Previous fluorescence resonance energy transfer studies have revealed that, during protein translocation, an intermediate complex is formed in the system from SecYEG-reconstituted nanodiscs, SecA, and a preprotein [28]. We prepared SecYAEG embedded in nanodiscs in a similar manner as previously reported [29]. Native PAGE data showed that the SecYAEG-reconstituted nanodiscs migrated more slowly than the SecYEG-reconstituted nanodiscs (Fig 2B lanes 1, 7). Here, we investigated whether the SecYAEG-reconstituted nanodiscs recognize proOmpA. The proOmpA(L59) mutant possesses an intramolecular 59-amino acid loop, which is formed as a result of introduced double cysteine residues [24], inducing the intermediate of protein translocation due to steric hindrance from the loop. Using this mutant as a substrate in protein translocation, most of the bands of the SecYAEG-reconstituted nanodiscs were found to be slightly upshifted. (Fig 2A, lanes 5, 6 and 2B lanes 3, 4). However, the upshifted bands were not detected in the presence of a signal peptide mutant of proOmpA(L59), called 3Q, which inhibited the interaction between the signal peptide and Sec proteins [6] (Fig 2B lanes 5,6). When the proOmpA(L59) mutant bound to superfolder GFP at the C-terminus (L59-sfGFP) [25], which is approximately 27 kDa larger than proOmpA(L59), was used, the upshifted bands migrated at a slightly slower rate in the native PAGE (Fig 2A lanes 7, 8). These data strongly indicated that the upshifted bands comprised the SecYAEG-reconstituted nanodiscs complexed with the preprotein. In addition, the bands of SecYEG-reconstituted nanodiscs remained unchanged in the presence of proOmpA (Fig 2B lanes 9, 10), implying that SecA is required for the binding of the precursor to the SecYEG embedded in the lipid bilayer. The upshifted bands appeared in the presence and absence of ATP, suggesting that ATP is not necessary for the recognition of signal peptides and the formation of the protein translocation complex comprising SecYAEG-reconstituted nanodiscs and proOmpA. The fusion SecY-SecA protein enables the utilization of SecYAEG-reconstituted nanodiscs as a simplified tool for single-molecule analyses of protein translocation.

In order to observe protein translocation mediated by a single unit of Sec machinery, the ability to prepare translocation intermediates using SecYAEG-reconstituted nanodiscs is necessary.
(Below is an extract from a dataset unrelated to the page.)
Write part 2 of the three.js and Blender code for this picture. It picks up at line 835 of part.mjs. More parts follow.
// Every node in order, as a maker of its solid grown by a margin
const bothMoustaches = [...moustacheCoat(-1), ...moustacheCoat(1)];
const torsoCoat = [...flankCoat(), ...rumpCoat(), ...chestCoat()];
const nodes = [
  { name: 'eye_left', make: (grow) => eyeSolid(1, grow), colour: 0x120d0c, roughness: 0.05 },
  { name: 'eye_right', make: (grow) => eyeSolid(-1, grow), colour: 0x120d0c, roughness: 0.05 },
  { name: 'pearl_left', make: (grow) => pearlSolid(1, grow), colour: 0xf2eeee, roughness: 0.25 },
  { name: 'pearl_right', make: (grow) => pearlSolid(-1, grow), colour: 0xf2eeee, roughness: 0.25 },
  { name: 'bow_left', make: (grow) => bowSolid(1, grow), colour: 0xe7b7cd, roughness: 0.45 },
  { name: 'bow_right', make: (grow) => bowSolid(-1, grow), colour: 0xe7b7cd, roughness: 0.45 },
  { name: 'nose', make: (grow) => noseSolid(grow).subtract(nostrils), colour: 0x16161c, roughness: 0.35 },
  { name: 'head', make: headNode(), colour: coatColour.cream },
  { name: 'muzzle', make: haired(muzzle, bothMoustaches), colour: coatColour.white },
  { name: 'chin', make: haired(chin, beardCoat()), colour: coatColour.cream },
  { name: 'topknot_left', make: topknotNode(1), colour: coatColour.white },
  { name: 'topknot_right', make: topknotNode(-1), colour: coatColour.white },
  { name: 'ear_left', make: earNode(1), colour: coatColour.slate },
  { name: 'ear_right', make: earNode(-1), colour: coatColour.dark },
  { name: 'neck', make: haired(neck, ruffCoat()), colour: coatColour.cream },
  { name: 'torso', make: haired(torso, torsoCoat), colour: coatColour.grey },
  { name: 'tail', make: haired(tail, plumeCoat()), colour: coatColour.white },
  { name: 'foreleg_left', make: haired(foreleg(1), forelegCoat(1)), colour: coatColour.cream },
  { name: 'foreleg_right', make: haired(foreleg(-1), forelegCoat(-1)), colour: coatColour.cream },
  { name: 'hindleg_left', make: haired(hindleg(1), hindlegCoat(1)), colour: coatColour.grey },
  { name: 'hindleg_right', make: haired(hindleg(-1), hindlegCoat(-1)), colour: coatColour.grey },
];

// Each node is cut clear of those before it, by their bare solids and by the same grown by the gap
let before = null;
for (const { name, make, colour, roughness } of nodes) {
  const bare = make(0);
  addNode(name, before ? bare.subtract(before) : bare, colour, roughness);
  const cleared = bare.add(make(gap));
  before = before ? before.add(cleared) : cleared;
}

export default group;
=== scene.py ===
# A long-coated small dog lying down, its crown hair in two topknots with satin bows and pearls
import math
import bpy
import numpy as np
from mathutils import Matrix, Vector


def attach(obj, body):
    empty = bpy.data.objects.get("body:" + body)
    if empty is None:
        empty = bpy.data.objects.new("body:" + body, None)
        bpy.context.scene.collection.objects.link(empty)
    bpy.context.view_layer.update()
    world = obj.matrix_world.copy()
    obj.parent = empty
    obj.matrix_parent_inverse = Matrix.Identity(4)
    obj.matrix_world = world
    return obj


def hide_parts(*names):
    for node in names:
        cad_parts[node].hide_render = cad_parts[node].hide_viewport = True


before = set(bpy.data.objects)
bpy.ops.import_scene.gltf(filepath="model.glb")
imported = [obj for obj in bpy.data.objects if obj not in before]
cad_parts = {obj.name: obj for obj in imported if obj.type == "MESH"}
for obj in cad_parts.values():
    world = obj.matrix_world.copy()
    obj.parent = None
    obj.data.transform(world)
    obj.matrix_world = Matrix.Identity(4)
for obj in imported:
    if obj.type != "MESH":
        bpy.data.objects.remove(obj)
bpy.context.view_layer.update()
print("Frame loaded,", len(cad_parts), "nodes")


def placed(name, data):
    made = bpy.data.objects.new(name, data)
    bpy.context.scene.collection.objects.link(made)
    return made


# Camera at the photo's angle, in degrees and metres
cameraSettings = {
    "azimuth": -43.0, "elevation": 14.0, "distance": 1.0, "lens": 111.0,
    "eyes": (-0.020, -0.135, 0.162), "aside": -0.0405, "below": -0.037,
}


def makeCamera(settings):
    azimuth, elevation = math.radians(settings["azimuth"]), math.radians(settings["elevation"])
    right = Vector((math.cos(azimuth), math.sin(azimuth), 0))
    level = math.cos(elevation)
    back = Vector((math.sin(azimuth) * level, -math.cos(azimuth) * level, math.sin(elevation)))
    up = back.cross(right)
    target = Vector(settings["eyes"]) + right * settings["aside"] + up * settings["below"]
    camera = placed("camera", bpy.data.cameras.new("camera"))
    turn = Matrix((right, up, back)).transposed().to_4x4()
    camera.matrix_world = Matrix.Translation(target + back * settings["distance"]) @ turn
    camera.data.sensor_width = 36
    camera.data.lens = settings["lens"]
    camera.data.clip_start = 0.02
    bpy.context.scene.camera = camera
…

When proOmpA(L59) is used as a substrate, protein translocation is halted at the intermediate state due to the internal disulfide loop of proOmpA. After addition of DTT, a reductant, the protein translocation reaction is re-initiated by the intermediates (Fig 3 lanes 4–6). In this study, we prepared a rabbit polyclonal antibody against the subsequent sequence (residues 38–54) of proOmpA signal peptide. The antigenic region is translocated across the membrane at an early stage. Although we were previously unable to detect the protein translocation intermediates using antibodies against commonly used C-terminal tags, the newly prepared antibody could detect the two bands of the intermediate formed by SecYAEG-reconstituted liposomes, after immunoblotting without using isotopes (Fig 3 lanes 2, 3 and 5). The data suggest that there are at least two stable intermediate states with slightly different conformations. The addition of DTT further enabled observation of the latter step of protein translation, from the intermediate state to completion. The present simplified experimental system using the fusion protein SecY-SecA should be useful for studying the protein translocation process. An additional advantage of the present system is that the antibody prepared in this study enables the detection of intermediates without requiring the use of isotopes.